Et à ces exigences surhumaines, quel motif ? À cette dernière hyperbole de l’héroïsme philosophique, quel soutien ? À notre nature ainsi accablée, quel secours ? Cette vertu si haute, rendez-la possible ; donnez-nous une raison pour la croire, une force pour la pratiquer. Cette force sera-t-elle la foi à la vie future ? Non : La philosophie n’a pu se tenir à la hauteur où Platon l’avait mise ; les beaux rêves du Phédon se sont dissipés au souffle sceptique de Carnéade, et il se peut bien, vous en convenez, que Socrate mourant n’ait entretenu ses disciples que d’illusions. Vous êtes revenu des profondeurs de la philosophie sans rien de certain sur notre sort à venir. Vous avez des paroles magnifiques sur l’immortalité des ames, sur les épreuves par lesquelles elles se purifient, sur la félicité des justes, leur union, leur claire vue de toute chose, et la plénitude de vie qu’ils retrouvent dans leur patrie, dans « leur ciel, » lorsqu’enfin ils ont satisfait à leur origine qui « sans cesse les ramenait en haut : » thème brillant, lumi-

  1. De Constantiâ sapientis.
  2. Solatium cum universo rapit. (De Providentia, 3.)

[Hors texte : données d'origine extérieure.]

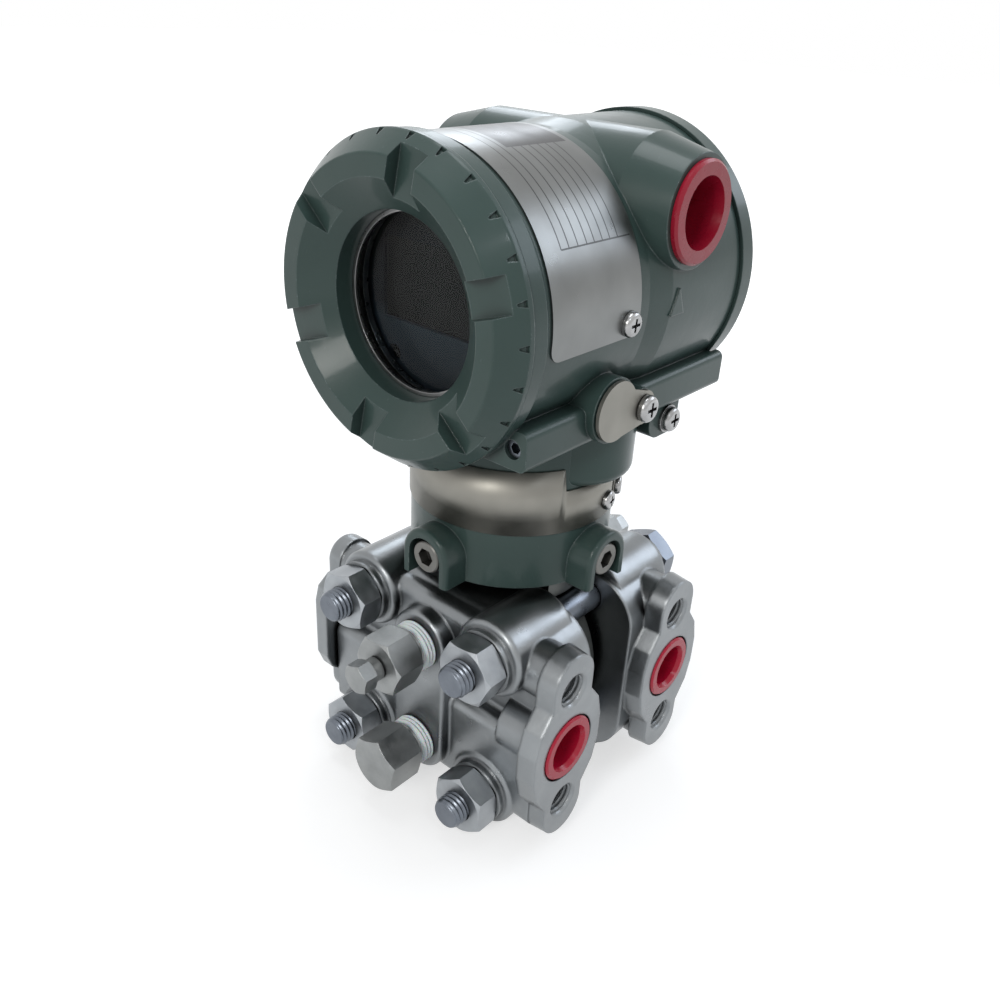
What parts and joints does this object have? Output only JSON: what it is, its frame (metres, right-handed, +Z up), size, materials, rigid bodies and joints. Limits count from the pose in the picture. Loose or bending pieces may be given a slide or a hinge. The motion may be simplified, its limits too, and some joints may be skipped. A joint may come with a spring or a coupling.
{
  "type": "differential pressure transmitter",
  "caption": "Field transmitter for differential pressure: round two-cover amplifier head on a neck, above a capsule clamped between two bolted cover flanges with side ports.",
  "frame": {"origin": "on the standing surface, under the middle of the overall box and the neck axis", "axes": "+X towards the process ports, -Y towards the window cover, +Z up along the neck"},
  "size_m": [0.0996, 0.13, 0.2028],
  "materials": {
    "housing_paint": "semi-gloss enamel on die-cast aluminium",
    "cover_paint": "semi-gloss enamel on die-cast aluminium",
    "flange_steel": "blasted stainless casting",
    "capsule_steel": "turned stainless, dull",
    "bolt_steel": "zinc-plated, dull",
    "nut_steel": "machined stainless",
    "fitting_steel": "machined stainless",
    "screw_steel": "machined stainless",
    "plate_steel": "brushed stainless sheet",
    "plug_plastic": "moulded polyethylene",
    "tape_white": "wound sealing tape",
    "window_clear": "polished",
    "seal_rubber": "matte",
    "ring_metal": "turned",
    "module_plastic": "moulded",
    "display_glass": "glossy panel",
    "terminal_plastic": "moulded"
  },
  "bodies": {
    "transmitter": {"amplifier_housing": "housing_paint", "indicator_module": "module_plastic", "indicator_screws": "screw_steel", "display_panel": "display_glass", "electronics_module": "module_plastic", "terminal_block": "terminal_plastic", "terminal_screws": "screw_steel", "name_plate": "plate_steel", "plate_screws": "screw_steel", "front_tag_band": "plate_steel", "rear_tag_band": "plate_steel", "band_screws": "screw_steel", "neck_screws": "screw_steel", "zero_plate_screw": "screw_steel", "ground_screw": "screw_steel", "ground_washer": "screw_steel", "lock_screw": "bolt_steel", "sensor_capsule": "capsule_steel", "front_gasket": "seal_rubber", "rear_gasket": "seal_rubber", "front_flange": "flange_steel", "rear_flange": "flange_steel", "flange_bolts": "bolt_steel", "flange_nuts": "nut_steel", "front_vent_plug": "fitting_steel", "front_drain_plug": "fitting_steel", "front_thread_tape": "tape_white", "rear_vent_plug": "fitting_steel", "rear_drain_plug": "fitting_steel", "rear_thread_tape": "tape_white"},
    "front_seal": {"front_cover_ring": "seal_rubber"},
    "front_cover": {"front_cover": "cover_paint", "window_glass": "window_clear", "glass_ring": "ring_metal", "glass_seal": "ring_metal"},
    "rear_seal": {"rear_cover_ring": "seal_rubber"},
    "rear_cover": {"rear_cover": "cover_paint"},
    "right_conduit_plug": {"right_conduit_plug": "plug_plastic"},
    "left_conduit_plug": {"left_conduit_plug": "plug_plastic"},
    "front_port_plug": {"front_port_plug": "plug_plastic"},
    "rear_port_plug": {"rear_port_plug": "plug_plastic"},
    "front_vent_screw": {"front_vent_screw": "fitting_steel"},
    "rear_vent_screw": {"rear_vent_screw": "fitting_steel"},
    "zero_cover_plate": {"zero_cover_plate": "plate_steel"},
    "zero_adjust_screw": {"zero_adjust_screw": "screw_steel"}
  },
  "joints": [
    {"name": "front_cover_travel", "type": "slide", "parent": "transmitter", "child": "front_seal", "axis": [0, -1, 0], "range_m": [0, 0.0105]},
    {"name": "front_cover_turn", "type": "hinge", "parent": "front_seal", "child": "front_cover", "pos_m": [0, 0, 0.1606], "axis": [0, -1, 0], "range_deg": [0, 1800]},
    {"name": "rear_cover_travel", "type": "slide", "parent": "transmitter", "child": "rear_seal", "axis": [0, 1, 0], "range_m": [0, 0.0105]},
    {"name": "rear_cover_turn", "type": "hinge", "parent": "rear_seal", "child": "rear_cover", "pos_m": [0, 0, 0.1606], "axis": [0, 1, 0], "range_deg": [0, 1800]},
    {"name": "right_conduit_plug_pull", "type": "slide", "parent": "transmitter", "child": "right_conduit_plug", "axis": [1, 0, 0], "range_m": [0, 0.02]},
    {"name": "left_conduit_plug_pull", "type": "slide", "parent": "transmitter", "child": "left_conduit_plug", "axis": [-1, 0, 0], "range_m": [0, 0.02]},
    {"name": "front_port_plug_pull", "type": "slide", "parent": "transmitter", "child": "front_port_plug", "axis": [1, 0, 0], "range_m": [0, 0.022]},
    {"name": "rear_port_plug_pull", "type": "slide", "parent": "transmitter", "child": "rear_port_plug", "axis": [1, 0, 0], "range_m": [0, 0.022]},
    {"name": "front_vent_screw_turn", "type": "hinge", "parent": "transmitter", "child": "front_vent_screw", "pos_m": [0, -0.06, 0.0553], "axis": [0, -1, 0], "range_deg": [0, 360]},
    {"name": "rear_vent_screw_turn", "type": "hinge", "parent": "transmitter", "child": "rear_vent_screw", "pos_m": [0, 0.06, 0.0553], "axis": [0, 1, 0], "range_deg": [0, 360]},
    {"name": "zero_cover_swivel", "type": "hinge", "parent": "transmitter", "child": "zero_cover_plate", "pos_m": [0.0422, 0.0016, 0.134], "axis": [1, 0, 0], "range_deg": [0, 100]},
    {"name": "zero_adjust_turn", "type": "hinge", "parent": "transmitter", "child": "zero_adjust_screw", "pos_m": [0.0374, -0.011, 0.1362], "axis": [1, 0, 0], "continuous": true}
  ],
  "couplings": [
    {"joint": "front_cover_travel", "follows": "front_cover_turn", "m_per_rad": 0.00031831},
    {"joint": "rear_cover_travel", "follows": "rear_cover_turn", "m_per_rad": 0.00031831}
  ]
}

  3. Misericordia est aegritudo animi… Sapiens non miseretur… Non ignoscit, etc. — Ces passages, extraits de Sénèque (De la Clémence, II, 4, 5 et 6), expriment la pure doctrine du stoïcisme, comme on la trouve aussi établie par Cicéron (Tusculan., 4.), et combattue par saint Augustin (Cité de Dieu, IX et XIV). Sénèque, en adoptant cette doctrine, cherche à l’adoucir par des distinctions au moins subtiles.